▶ [STATED GOAL]: Find each line in the following listing that has the string "from", then state the count and nothing else.

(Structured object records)
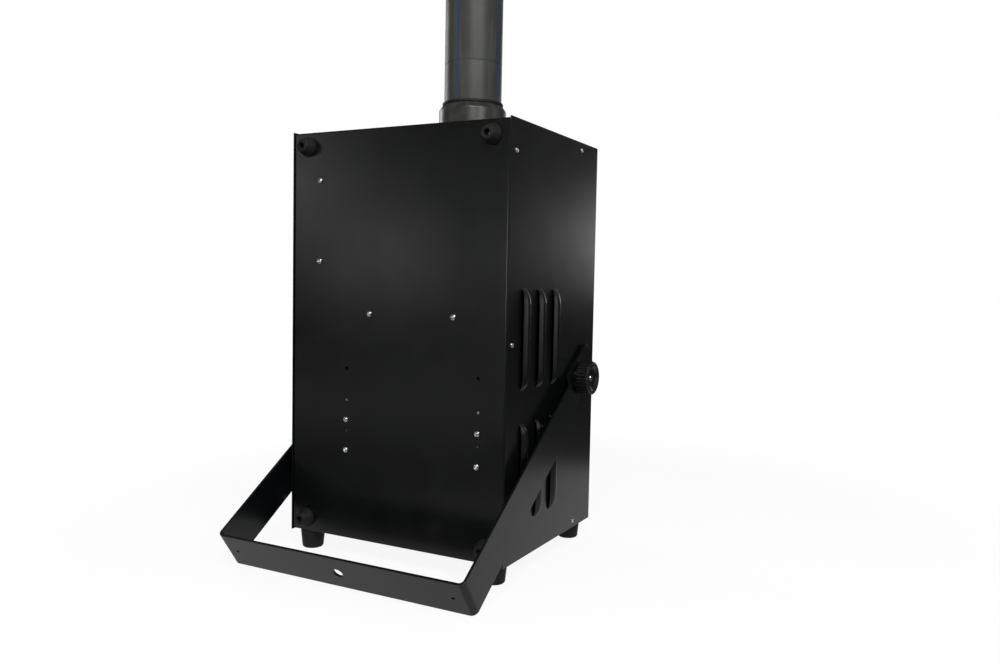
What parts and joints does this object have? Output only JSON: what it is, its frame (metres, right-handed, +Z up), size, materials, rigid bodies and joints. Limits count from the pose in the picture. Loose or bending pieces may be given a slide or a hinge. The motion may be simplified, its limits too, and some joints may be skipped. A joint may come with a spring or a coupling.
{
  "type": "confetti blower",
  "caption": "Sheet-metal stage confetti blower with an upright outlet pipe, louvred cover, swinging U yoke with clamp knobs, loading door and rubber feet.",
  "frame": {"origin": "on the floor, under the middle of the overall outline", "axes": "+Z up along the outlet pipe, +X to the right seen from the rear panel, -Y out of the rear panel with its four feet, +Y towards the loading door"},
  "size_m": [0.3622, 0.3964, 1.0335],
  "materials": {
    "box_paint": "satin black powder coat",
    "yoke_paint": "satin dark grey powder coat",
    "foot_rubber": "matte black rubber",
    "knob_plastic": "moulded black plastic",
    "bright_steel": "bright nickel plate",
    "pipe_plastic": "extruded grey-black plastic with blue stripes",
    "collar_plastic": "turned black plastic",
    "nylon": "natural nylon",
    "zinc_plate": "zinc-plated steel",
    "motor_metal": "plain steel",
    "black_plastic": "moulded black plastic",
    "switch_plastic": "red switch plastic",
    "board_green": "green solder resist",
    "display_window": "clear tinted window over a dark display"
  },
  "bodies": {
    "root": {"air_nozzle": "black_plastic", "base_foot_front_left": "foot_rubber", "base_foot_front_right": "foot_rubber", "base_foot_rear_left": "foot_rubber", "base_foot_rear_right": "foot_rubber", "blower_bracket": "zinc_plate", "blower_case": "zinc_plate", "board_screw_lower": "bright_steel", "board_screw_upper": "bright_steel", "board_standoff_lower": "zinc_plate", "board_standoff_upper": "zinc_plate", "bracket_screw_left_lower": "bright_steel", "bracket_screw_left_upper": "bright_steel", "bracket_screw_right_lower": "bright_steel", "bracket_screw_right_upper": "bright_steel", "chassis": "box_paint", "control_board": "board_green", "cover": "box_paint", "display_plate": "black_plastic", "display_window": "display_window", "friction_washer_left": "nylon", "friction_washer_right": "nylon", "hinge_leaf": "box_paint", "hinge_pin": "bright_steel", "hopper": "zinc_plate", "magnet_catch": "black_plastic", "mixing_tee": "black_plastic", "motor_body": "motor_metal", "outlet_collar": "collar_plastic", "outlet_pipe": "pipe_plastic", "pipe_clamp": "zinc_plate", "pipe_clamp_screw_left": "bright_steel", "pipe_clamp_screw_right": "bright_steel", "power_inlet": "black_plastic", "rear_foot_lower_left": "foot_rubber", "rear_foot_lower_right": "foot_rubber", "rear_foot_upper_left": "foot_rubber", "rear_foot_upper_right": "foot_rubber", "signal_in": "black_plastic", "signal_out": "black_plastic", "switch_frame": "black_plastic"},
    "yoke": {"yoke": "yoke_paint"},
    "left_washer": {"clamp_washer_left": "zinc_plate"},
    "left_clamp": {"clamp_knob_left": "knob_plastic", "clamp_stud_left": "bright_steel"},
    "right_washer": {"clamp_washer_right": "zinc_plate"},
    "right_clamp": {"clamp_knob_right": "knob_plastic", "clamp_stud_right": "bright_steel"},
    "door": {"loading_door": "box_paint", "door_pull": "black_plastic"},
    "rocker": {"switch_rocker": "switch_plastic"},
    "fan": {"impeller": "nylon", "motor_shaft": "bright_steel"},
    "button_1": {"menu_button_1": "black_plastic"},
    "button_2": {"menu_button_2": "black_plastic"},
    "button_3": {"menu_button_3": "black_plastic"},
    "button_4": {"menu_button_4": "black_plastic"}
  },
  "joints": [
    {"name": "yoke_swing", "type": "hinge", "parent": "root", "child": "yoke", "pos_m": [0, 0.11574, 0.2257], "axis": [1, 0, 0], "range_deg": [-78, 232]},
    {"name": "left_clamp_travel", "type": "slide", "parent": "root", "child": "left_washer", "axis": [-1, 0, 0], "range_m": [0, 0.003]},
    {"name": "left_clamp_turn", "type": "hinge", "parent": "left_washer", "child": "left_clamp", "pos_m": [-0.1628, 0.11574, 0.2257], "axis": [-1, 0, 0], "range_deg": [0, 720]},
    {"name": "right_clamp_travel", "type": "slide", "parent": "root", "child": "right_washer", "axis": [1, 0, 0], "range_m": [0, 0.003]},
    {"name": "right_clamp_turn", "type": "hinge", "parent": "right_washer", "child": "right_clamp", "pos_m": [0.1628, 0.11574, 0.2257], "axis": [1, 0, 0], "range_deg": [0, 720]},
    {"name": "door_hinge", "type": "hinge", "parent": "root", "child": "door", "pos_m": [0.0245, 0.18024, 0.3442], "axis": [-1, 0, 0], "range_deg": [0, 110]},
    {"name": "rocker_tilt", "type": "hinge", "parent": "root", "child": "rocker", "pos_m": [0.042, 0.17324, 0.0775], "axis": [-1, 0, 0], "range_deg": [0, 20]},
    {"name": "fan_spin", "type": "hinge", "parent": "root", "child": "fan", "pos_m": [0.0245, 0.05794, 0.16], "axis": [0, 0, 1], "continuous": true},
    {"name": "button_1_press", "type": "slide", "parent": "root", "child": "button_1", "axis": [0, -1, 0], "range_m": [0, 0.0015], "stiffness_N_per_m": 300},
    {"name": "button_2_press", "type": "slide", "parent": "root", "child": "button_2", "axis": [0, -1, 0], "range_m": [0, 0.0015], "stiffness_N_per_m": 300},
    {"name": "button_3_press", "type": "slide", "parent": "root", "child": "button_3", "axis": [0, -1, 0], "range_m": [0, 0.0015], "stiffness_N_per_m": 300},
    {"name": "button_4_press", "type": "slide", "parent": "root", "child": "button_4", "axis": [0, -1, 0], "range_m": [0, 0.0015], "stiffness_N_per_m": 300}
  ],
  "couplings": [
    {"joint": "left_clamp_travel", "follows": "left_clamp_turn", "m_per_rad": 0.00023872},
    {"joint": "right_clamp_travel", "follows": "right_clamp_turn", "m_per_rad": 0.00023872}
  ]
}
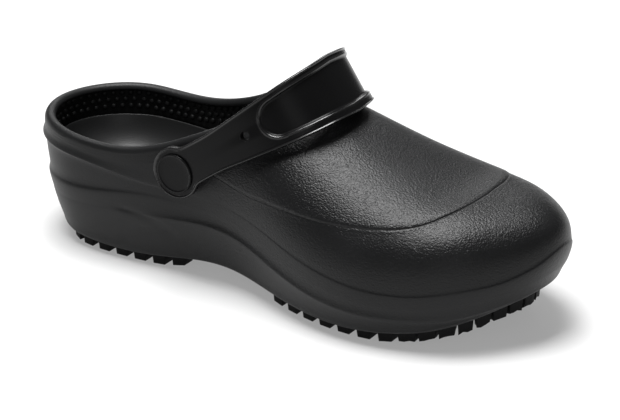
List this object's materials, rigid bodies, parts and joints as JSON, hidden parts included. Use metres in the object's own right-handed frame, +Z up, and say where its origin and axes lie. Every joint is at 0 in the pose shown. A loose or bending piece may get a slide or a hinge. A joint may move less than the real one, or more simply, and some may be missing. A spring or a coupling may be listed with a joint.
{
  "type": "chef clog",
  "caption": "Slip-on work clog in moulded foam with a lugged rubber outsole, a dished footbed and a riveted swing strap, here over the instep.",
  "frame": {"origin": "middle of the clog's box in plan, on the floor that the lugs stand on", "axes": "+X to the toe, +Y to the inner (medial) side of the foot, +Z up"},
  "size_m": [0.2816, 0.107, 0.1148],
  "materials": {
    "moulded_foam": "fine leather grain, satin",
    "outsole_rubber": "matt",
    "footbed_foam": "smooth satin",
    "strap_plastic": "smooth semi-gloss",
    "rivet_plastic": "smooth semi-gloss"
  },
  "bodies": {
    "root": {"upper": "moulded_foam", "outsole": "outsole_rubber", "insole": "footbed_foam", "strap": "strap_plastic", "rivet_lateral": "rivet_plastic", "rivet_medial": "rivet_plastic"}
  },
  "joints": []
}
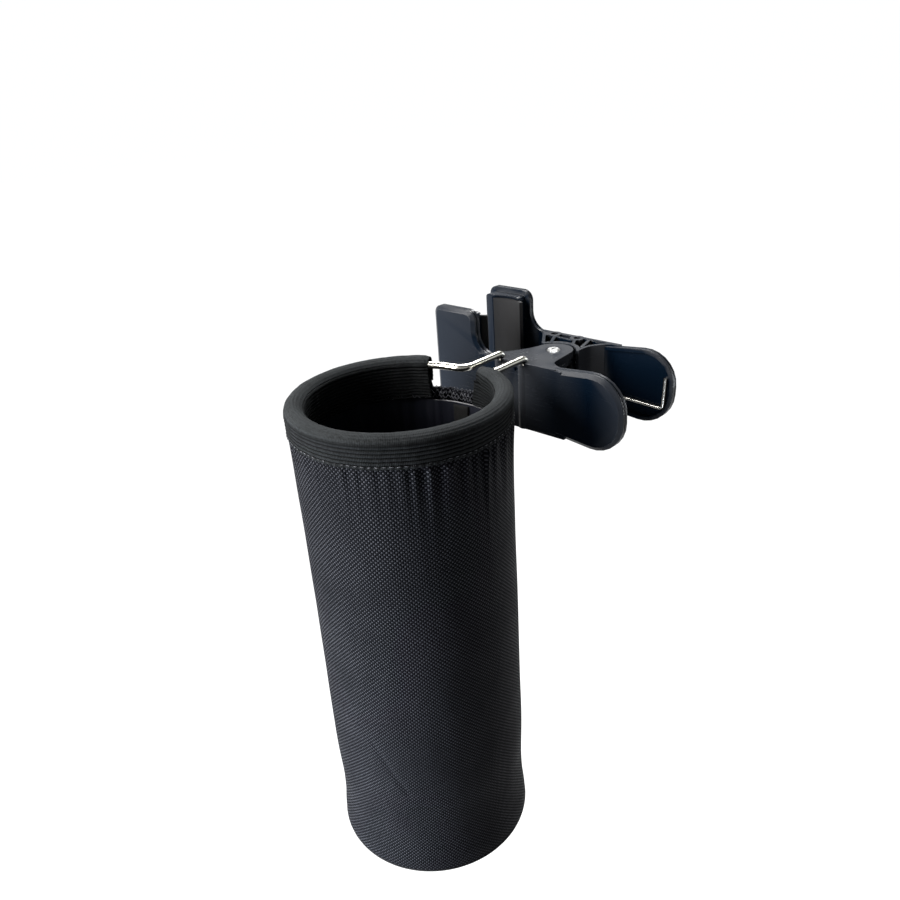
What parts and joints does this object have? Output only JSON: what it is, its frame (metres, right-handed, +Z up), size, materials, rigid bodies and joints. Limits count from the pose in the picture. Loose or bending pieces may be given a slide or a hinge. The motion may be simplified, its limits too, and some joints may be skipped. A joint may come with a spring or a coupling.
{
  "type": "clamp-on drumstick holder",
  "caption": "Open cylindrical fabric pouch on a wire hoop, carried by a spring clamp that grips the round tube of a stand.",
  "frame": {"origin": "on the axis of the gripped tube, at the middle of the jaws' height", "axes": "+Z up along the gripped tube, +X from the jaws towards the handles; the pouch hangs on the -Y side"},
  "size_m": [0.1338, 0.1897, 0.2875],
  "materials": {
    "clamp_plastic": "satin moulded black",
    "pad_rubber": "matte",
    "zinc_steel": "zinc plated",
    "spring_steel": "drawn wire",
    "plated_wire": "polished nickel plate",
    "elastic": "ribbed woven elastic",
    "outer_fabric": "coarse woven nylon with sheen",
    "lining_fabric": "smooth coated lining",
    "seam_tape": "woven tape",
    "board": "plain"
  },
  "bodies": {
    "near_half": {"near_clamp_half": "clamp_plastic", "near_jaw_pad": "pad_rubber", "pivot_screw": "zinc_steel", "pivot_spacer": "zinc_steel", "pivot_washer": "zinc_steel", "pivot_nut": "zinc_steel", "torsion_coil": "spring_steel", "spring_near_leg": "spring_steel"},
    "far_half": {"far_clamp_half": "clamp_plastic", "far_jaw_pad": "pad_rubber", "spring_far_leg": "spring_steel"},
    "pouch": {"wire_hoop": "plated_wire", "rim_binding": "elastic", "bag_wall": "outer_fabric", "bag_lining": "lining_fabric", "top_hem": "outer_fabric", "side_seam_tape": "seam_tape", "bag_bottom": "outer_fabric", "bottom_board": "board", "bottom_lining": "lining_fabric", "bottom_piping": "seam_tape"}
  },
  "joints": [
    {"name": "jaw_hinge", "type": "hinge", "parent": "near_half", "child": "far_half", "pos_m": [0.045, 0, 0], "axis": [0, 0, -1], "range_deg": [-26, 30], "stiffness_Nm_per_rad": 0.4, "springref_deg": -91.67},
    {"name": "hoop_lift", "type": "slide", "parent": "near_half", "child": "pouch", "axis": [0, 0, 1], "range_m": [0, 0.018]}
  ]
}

▶ [OUTPUT BELOW]: 4